Make your mission, and all related expectations, known.  No employee should be surprised by a belief, conviction, or practice that is important enough to get him or her fired.  Religious employers should thoroughly explain who they are to their workforce and anyone they are thinking about hiring.  Obtain an acknowledgment of your core values and any other principle you hold dear.  Prudence requires all employers to remove the possibility that their employees could plausibly deny knowing what is fundamentally important to them.

Practice what you preach.  Everyone respects consistency, especially judges and juries.  Classify your employees sincerely, and then treat them accordingly—all the time.  Moreover, a lot of workforce litigation can be avoided by mere fairness.  If a religious employer plans to hold someone accountable for violating one of its key principles, that employer should do at least two things before pulling the trigger.

First, it should make sure that all of its employees are being held to the same standard.  While the rules that govern a religious organization may be different than those that govern a secular one, their application ought to be no different—the same rules apply to everyone.  For instance, terminating an unmarried woman for getting pregnant due to premarital sex, when your male employees could very well be doing the same thing, might be sex discrimination.  Make sure you are being careful, fair, and applying your rules equally.

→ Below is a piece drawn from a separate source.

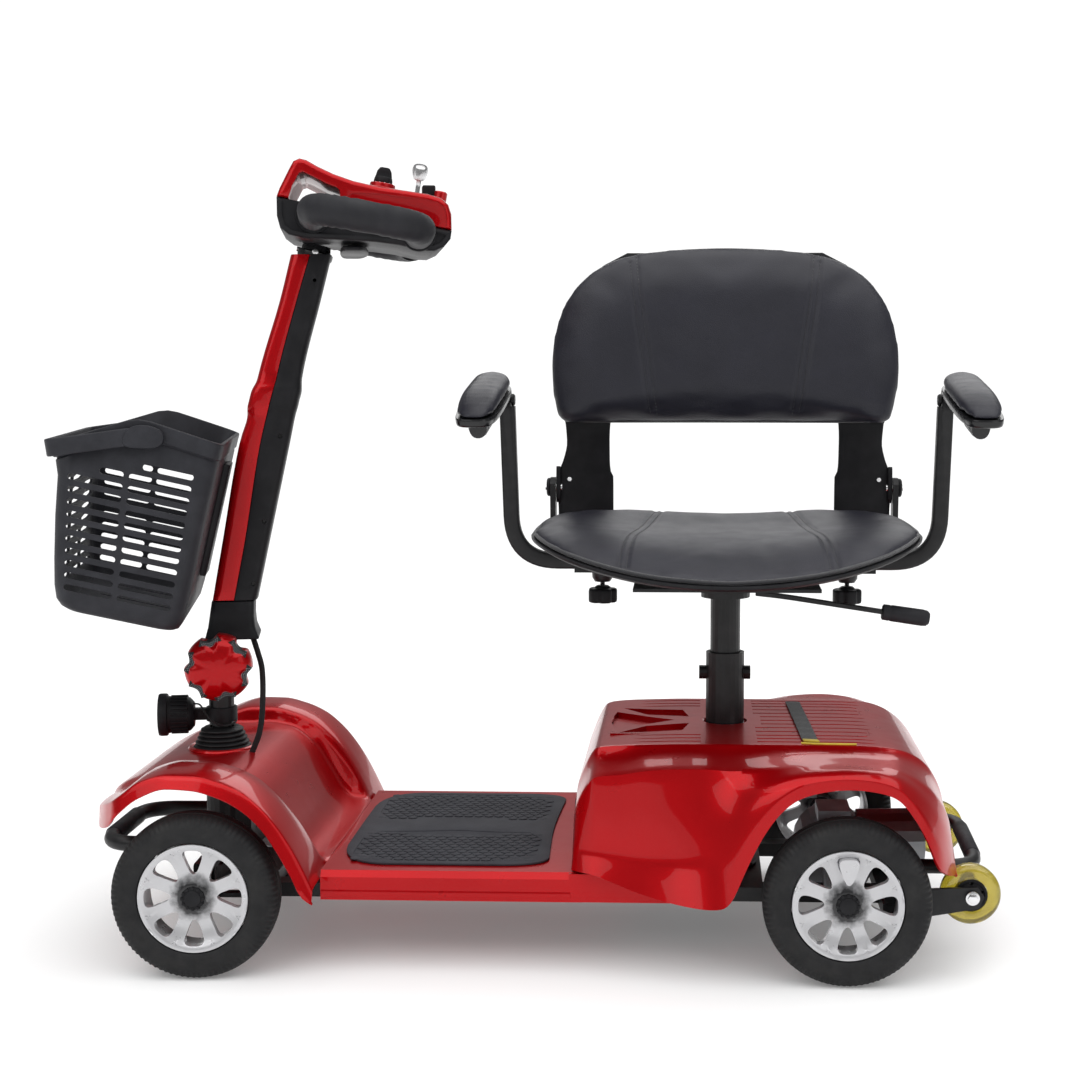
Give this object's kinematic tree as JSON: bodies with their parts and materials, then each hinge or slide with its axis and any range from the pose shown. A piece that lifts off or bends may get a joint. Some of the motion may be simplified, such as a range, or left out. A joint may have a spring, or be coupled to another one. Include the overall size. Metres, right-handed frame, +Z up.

Second, make sure you are not guilty of a similar religious violation yourself.  If compassion and understanding are central tenets of your faith, then be compassionate and understanding with your employees.  You needn’t be a pushover, but you needn’t be excessively rigid either.  Hypocrisy is a quick way to alienate fact-finders and invite lawsuits.  Consider whether there is a plank in your own eye, but then don’t be shy about removing the yeast from your dough.